(163e) Probing the Spatial Proteomics of Gamma-Secretase/Notch Signaling in Breast Cancer: Coupling Correlative Microscopy with Spatial-Reaction Diffusion Modeling
AIChE Annual Meeting
2024
2024 AIChE Annual Meeting
Topical Conference: Chemical Engineers in Medicine
Chemical Engineering Principles Advancing Medicine
Monday, October 28, 2024 - 1:42pm to 2:00pm
We hypothesize that the characterization of the overall and intracellular spatial proteomics of g-secretase/Notch and comparison with in silico system biology models could yield molecular signatures of racial disparities. To interpret the underlying biophysical and kinetic underpinnings we propose to compare image-based spatial proteomics of TNBCs to spatial stochastic simulations.

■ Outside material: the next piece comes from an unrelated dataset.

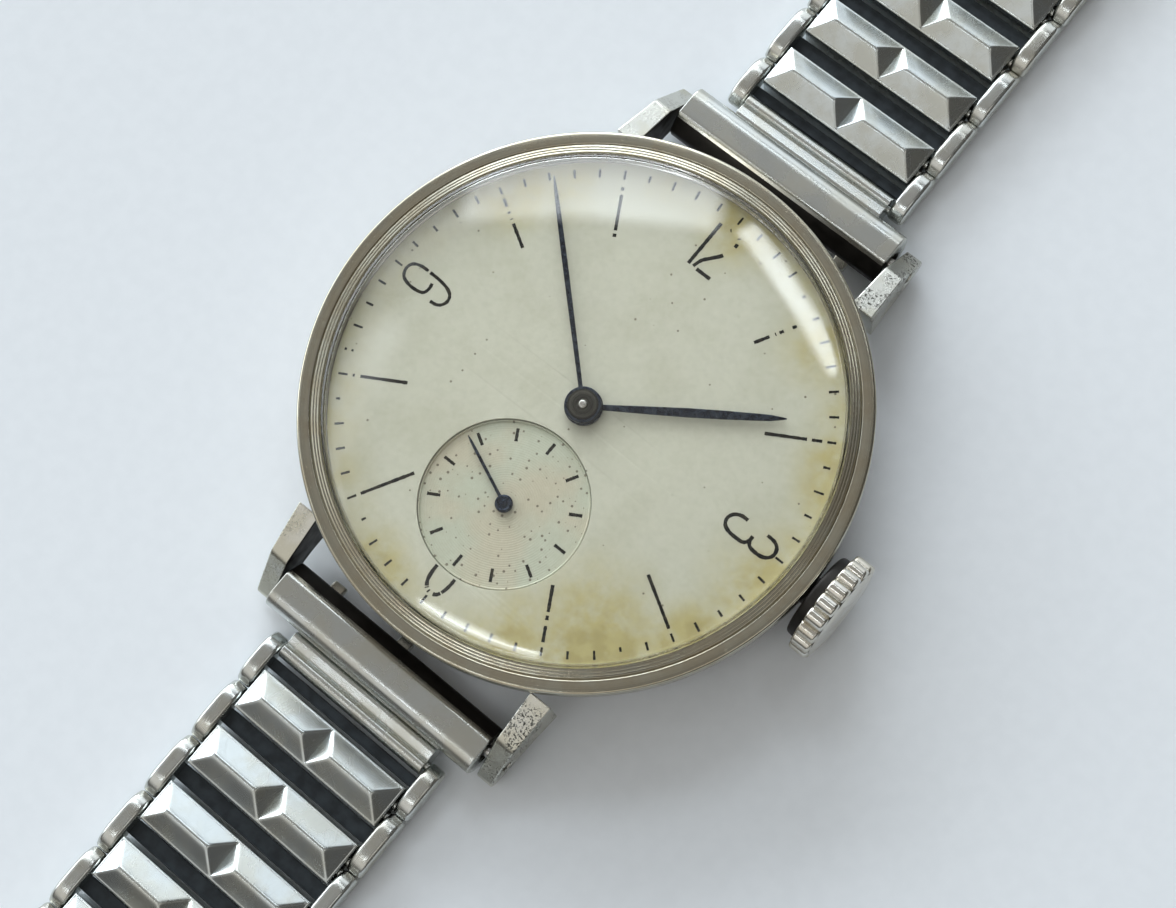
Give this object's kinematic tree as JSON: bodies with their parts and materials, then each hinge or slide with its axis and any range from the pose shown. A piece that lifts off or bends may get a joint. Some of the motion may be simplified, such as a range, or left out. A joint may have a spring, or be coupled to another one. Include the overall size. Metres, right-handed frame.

These models contain the gamma-secretase/Notch signaling network coded spatially onto cell structure grids obtained from the 3D confocal and EM imagery of the plasma membrane, nucleus, and other relevant intracellular structures. These models can predict the spatial distributions of the protein molecular observables in the 3D imagery, such as the build-up or depletion from cell regions under different gamma-secretase inhibitor (GSI) levels, using known GSI and enzymatic kinetic parameters. This method, in essence, produces generative models of image-based spatial proteomics that can be compared with experimental data. The major advance is that these underlying models incorporate what is known about the biophysics of gamma-secretase/Notch, in the form of membrane protein (MP) diffusivities of the enzyme and cleavage fragments that is dependent on the lipid microenvironment and also MP phase separation/localization, such as obtained in our Confocal Laser Scanning Microscopy/Atomic force microscopy (CLSM/AFM) studies of gamma-secretase/notch in supported lipid bilayers. Another important aspect of the models is that the enzyme/inhibition kinetics are integrated and the dependence of the simulated spatial proteomics on these parameters can be characterized.
This work constitutes the first-ever examination of the image-based and simulated spatial proteomics of TNBCs in the context of racial disparities in Notch and gamma-secretase pathways. We believe that this work could ultimately lead to the basis for therapeutic strategies based on gamma-secretase inhibition characteristics in the overall and spatial proteome.